» **Material supplied**
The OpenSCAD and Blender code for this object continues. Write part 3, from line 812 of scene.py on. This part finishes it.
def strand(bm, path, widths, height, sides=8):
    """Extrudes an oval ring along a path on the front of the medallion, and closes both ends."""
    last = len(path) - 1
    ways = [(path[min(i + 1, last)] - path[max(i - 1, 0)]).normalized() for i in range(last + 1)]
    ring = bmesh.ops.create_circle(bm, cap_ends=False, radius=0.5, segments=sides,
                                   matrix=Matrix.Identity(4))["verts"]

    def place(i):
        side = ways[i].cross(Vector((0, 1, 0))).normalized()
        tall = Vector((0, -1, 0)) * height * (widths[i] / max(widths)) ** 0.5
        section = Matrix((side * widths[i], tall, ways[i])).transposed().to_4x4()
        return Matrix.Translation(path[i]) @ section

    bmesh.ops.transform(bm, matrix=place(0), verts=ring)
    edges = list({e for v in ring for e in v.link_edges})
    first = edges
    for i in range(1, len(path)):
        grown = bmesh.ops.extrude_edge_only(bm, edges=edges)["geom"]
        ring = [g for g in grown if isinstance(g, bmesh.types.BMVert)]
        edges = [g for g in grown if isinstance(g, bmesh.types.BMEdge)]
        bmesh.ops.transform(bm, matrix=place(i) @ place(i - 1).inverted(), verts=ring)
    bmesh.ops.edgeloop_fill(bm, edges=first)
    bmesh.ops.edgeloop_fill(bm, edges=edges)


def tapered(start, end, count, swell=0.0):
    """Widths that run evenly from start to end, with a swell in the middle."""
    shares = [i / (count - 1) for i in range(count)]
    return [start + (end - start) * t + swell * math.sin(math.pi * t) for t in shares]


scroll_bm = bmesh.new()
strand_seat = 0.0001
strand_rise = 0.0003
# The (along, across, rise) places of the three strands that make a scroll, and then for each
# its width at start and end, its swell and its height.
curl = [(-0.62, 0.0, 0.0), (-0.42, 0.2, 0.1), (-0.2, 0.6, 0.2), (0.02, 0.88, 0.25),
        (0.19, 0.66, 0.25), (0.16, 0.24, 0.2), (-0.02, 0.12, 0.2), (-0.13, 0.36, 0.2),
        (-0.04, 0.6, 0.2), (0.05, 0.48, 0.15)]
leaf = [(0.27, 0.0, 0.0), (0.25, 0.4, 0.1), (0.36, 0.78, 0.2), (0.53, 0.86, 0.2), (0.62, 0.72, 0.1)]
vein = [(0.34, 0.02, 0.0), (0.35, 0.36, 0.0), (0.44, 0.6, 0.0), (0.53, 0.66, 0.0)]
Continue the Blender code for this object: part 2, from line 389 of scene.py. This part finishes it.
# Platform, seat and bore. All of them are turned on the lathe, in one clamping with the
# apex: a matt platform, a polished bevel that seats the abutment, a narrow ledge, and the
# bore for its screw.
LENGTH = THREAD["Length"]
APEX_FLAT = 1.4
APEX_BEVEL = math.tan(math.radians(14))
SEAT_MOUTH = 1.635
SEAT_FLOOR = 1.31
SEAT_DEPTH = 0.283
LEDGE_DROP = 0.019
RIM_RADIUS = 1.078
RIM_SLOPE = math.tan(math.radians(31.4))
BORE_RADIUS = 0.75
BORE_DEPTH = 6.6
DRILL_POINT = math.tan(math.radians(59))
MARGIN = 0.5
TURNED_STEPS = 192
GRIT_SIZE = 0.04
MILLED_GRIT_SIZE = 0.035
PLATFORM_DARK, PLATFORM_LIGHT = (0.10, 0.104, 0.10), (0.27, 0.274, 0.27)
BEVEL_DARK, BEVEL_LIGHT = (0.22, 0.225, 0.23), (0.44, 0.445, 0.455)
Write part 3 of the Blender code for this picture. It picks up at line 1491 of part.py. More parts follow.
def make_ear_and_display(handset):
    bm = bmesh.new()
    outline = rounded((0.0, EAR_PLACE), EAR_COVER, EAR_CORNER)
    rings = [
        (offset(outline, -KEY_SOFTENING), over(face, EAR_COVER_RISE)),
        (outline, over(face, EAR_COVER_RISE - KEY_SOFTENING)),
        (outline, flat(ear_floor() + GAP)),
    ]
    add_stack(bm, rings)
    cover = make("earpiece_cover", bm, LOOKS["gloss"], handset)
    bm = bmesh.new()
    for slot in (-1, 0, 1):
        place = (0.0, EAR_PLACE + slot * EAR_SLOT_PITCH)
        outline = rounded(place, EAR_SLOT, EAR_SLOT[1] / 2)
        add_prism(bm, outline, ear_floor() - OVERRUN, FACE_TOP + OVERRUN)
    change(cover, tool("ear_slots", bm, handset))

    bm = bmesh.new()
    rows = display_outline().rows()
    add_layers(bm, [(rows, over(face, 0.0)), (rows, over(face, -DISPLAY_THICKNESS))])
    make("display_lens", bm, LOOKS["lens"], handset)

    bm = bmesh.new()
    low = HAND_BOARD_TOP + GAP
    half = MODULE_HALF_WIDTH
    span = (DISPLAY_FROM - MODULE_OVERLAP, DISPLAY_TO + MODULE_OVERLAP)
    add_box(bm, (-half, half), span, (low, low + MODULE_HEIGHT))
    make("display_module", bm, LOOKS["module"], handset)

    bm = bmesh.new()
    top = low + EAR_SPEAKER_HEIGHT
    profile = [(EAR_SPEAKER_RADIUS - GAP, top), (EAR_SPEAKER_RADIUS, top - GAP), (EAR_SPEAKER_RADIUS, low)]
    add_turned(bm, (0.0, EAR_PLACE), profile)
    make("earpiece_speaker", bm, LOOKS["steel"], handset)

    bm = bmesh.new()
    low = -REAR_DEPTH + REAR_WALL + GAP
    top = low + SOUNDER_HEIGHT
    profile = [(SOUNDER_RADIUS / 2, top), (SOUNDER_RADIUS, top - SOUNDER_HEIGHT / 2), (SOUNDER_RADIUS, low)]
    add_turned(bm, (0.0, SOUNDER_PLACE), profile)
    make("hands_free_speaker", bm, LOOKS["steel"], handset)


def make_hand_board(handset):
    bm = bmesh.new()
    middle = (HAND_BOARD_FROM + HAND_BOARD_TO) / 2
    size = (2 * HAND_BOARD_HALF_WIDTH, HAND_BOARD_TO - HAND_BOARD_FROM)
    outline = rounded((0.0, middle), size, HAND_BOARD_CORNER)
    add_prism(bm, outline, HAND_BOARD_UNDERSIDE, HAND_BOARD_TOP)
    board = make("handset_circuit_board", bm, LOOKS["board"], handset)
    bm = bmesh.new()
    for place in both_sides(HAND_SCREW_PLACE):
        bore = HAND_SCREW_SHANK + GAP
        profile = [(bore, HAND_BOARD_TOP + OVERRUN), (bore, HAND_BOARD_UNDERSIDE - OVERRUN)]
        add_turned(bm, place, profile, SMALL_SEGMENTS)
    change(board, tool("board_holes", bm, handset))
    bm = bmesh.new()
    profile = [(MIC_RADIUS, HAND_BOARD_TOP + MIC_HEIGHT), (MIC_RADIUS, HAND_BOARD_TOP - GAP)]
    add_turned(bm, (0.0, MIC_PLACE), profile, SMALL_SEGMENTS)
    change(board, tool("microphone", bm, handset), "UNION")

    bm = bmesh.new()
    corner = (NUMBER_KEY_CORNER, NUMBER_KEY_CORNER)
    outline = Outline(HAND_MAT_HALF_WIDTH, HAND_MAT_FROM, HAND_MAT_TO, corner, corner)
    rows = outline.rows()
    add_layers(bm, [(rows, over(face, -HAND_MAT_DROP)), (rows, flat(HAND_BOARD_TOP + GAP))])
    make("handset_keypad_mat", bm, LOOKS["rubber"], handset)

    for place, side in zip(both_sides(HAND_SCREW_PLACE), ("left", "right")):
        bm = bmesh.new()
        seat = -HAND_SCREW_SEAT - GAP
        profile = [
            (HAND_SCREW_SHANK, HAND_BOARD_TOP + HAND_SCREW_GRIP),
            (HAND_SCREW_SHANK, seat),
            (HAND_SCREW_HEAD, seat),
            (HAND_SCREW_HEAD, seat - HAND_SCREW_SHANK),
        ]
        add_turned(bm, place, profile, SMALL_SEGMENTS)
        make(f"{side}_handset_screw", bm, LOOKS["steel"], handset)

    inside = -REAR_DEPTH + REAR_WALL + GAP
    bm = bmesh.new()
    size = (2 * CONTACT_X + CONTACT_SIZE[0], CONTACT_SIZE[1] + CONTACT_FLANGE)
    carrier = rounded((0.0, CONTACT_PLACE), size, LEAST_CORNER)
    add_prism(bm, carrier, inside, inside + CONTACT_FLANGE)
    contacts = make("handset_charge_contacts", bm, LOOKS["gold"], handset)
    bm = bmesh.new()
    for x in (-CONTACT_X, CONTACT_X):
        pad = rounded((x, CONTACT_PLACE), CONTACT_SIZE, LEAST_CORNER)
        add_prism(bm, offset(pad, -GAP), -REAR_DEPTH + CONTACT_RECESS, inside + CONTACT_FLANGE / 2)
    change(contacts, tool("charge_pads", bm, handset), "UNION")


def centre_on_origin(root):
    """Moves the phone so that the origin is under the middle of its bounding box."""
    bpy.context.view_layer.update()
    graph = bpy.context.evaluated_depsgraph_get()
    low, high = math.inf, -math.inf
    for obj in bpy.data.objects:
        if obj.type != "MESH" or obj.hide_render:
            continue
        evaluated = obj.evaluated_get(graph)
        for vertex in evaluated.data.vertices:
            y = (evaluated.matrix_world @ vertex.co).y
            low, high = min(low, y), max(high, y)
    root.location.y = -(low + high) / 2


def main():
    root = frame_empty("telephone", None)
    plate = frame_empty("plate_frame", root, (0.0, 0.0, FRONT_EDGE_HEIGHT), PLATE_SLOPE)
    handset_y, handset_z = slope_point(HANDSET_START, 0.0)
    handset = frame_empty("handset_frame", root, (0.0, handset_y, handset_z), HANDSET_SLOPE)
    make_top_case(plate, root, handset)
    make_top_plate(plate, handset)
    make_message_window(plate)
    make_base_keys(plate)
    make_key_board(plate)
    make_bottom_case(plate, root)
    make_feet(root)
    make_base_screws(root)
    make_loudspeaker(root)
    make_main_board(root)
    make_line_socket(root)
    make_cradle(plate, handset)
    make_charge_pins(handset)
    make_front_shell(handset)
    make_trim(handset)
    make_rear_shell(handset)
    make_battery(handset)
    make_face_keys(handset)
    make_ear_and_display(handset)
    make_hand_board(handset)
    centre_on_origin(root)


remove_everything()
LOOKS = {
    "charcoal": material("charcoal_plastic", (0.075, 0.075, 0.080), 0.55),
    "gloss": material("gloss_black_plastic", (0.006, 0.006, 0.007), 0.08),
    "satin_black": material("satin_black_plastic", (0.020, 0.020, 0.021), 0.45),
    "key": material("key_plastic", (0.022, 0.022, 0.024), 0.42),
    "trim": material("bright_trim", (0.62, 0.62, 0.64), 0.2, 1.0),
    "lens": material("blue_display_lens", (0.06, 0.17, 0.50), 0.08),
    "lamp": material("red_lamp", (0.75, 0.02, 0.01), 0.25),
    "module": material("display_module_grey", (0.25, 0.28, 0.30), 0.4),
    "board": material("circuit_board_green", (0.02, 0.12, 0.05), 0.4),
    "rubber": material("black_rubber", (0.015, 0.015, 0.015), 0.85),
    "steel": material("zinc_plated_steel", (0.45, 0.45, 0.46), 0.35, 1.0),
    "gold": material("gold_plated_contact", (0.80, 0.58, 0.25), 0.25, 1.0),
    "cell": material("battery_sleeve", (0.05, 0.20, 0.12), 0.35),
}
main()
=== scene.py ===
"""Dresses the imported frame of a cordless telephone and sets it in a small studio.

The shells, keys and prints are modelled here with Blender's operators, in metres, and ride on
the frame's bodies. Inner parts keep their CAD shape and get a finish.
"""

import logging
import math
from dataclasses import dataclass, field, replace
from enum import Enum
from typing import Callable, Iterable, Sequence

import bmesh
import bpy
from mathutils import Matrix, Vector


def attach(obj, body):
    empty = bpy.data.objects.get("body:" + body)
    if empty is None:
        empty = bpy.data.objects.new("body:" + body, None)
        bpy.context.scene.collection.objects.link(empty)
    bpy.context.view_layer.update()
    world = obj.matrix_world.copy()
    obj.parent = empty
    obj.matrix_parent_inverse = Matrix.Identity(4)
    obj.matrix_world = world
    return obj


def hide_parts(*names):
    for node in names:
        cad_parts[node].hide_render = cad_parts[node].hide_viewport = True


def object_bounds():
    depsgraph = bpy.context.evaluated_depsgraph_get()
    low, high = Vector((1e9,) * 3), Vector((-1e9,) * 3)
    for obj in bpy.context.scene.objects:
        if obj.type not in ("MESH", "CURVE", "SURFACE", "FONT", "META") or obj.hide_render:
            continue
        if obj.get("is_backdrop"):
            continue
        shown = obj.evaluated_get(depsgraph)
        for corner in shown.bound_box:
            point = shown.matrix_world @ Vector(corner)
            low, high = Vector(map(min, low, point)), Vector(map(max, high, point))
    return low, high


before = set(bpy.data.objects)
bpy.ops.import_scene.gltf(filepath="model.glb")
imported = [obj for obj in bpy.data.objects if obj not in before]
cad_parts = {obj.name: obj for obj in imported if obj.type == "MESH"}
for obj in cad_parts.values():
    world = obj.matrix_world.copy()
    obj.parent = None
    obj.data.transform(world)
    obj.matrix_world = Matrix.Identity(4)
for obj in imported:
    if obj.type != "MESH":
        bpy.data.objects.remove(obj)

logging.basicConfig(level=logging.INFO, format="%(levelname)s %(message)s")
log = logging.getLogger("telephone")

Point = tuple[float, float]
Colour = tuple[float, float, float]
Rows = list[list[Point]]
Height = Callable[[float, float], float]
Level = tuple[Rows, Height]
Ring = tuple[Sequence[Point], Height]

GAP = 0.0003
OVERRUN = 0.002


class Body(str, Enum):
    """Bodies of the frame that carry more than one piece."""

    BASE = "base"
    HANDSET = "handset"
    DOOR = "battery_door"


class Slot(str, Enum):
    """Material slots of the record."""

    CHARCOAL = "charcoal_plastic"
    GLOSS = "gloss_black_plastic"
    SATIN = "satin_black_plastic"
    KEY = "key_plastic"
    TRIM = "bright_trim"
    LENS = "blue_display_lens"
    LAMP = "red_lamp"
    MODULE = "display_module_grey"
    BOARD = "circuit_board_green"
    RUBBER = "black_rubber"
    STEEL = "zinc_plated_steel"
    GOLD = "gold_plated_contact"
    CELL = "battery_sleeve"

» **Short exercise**
Write down exactly the span of lines above from the one containing "remove_everything()" to the one containing "depsgraph = bpy.context.evaluated_depsgraph_get()", both ends included.

» **The response**
remove_everything()
LOOKS = {
    "charcoal": material("charcoal_plastic", (0.075, 0.075, 0.080), 0.55),
    "gloss": material("gloss_black_plastic", (0.006, 0.006, 0.007), 0.08),
    "satin_black": material("satin_black_plastic", (0.020, 0.020, 0.021), 0.45),
    "key": material("key_plastic", (0.022, 0.022, 0.024), 0.42),
    "trim": material("bright_trim", (0.62, 0.62, 0.64), 0.2, 1.0),
    "lens": material("blue_display_lens", (0.06, 0.17, 0.50), 0.08),
    "lamp": material("red_lamp", (0.75, 0.02, 0.01), 0.25),
    "module": material("display_module_grey", (0.25, 0.28, 0.30), 0.4),
    "board": material("circuit_board_green", (0.02, 0.12, 0.05), 0.4),
    "rubber": material("black_rubber", (0.015, 0.015, 0.015), 0.85),
    "steel": material("zinc_plated_steel", (0.45, 0.45, 0.46), 0.35, 1.0),
    "gold": material("gold_plated_contact", (0.80, 0.58, 0.25), 0.25, 1.0),
    "cell": material("battery_sleeve", (0.05, 0.20, 0.12), 0.35),
}
main()
=== scene.py ===
"""Dresses the imported frame of a cordless telephone and sets it in a small studio.

The shells, keys and prints are modelled here with Blender's operators, in metres, and ride on
the frame's bodies. Inner parts keep their CAD shape and get a finish.
"""

import logging
import math
from dataclasses import dataclass, field, replace
from enum import Enum
from typing import Callable, Iterable, Sequence

import bmesh
import bpy
from mathutils import Matrix, Vector


def attach(obj, body):
    empty = bpy.data.objects.get("body:" + body)
    if empty is None:
        empty = bpy.data.objects.new("body:" + body, None)
        bpy.context.scene.collection.objects.link(empty)
    bpy.context.view_layer.update()
    world = obj.matrix_world.copy()
    obj.parent = empty
    obj.matrix_parent_inverse = Matrix.Identity(4)
    obj.matrix_world = world
    return obj


def hide_parts(*names):
    for node in names:
        cad_parts[node].hide_render = cad_parts[node].hide_viewport = True


def object_bounds():
    depsgraph = bpy.context.evaluated_depsgraph_get()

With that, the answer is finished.